● **What to produce**
Give the data below again, word for word.

● **Source material**
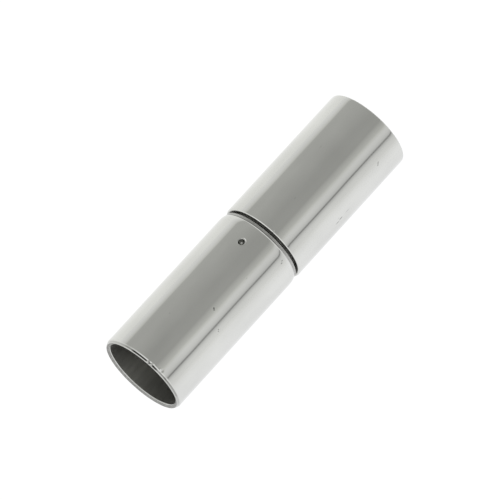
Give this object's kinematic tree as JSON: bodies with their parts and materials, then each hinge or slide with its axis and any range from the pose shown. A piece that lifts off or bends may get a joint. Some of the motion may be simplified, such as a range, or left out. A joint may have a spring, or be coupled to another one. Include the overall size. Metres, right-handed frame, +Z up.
{
  "type": "twist-lock jewellery clasp",
  "caption": "Plain tubular twist-lock clasp for a round cord: a socket half with punched lugs and a plug half with a bayonet groove.",
  "frame": {"origin": "on the surface that the clasp lies on, under the middle of its closed length", "axes": "+X along the clasp's axis from the socket half to the plug half, +Z up"},
  "size_m": [0.0258, 0.007, 0.007],
  "materials": {
    "polished_steel": "polished",
    "spring_steel": "drawn wire",
    "turned_steel": "turned"
  },
  "bodies": {
    "socket_half": {"socket_tube": "polished_steel"},
    "spring": {"spring": "spring_steel"},
    "plug_half": {"bayonet_plug": "turned_steel", "plug_tube": "polished_steel"}
  },
  "joints": [
    {"name": "twist", "type": "hinge", "parent": "socket_half", "child": "spring", "pos_m": [0, 0, 0.0035], "axis": [1, 0, 0], "range_deg": [0, 60]},
    {"name": "pull", "type": "slide", "parent": "spring", "child": "plug_half", "axis": [1, 0, 0], "range_m": [0, 0.008]}
  ]
}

● **Solution for this exercise**
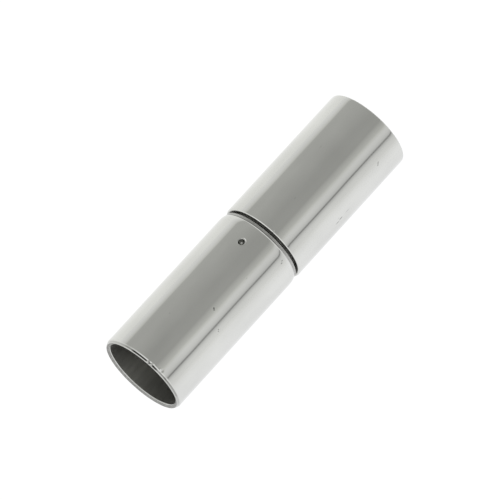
Give this object's kinematic tree as JSON: bodies with their parts and materials, then each hinge or slide with its axis and any range from the pose shown. A piece that lifts off or bends may get a joint. Some of the motion may be simplified, such as a range, or left out. A joint may have a spring, or be coupled to another one. Include the overall size. Metres, right-handed frame, +Z up.
{
  "type": "twist-lock jewellery clasp",
  "caption": "Plain tubular twist-lock clasp for a round cord: a socket half with punched lugs and a plug half with a bayonet groove.",
  "frame": {"origin": "on the surface that the clasp lies on, under the middle of its closed length", "axes": "+X along the clasp's axis from the socket half to the plug half, +Z up"},
  "size_m": [0.0258, 0.007, 0.007],
  "materials": {
    "polished_steel": "polished",
    "spring_steel": "drawn wire",
    "turned_steel": "turned"
  },
  "bodies": {
    "socket_half": {"socket_tube": "polished_steel"},
    "spring": {"spring": "spring_steel"},
    "plug_half": {"bayonet_plug": "turned_steel", "plug_tube": "polished_steel"}
  },
  "joints": [
    {"name": "twist", "type": "hinge", "parent": "socket_half", "child": "spring", "pos_m": [0, 0, 0.0035], "axis": [1, 0, 0], "range_deg": [0, 60]},
    {"name": "pull", "type": "slide", "parent": "spring", "child": "plug_half", "axis": [1, 0, 0], "range_m": [0, 0.008]}
  ]
}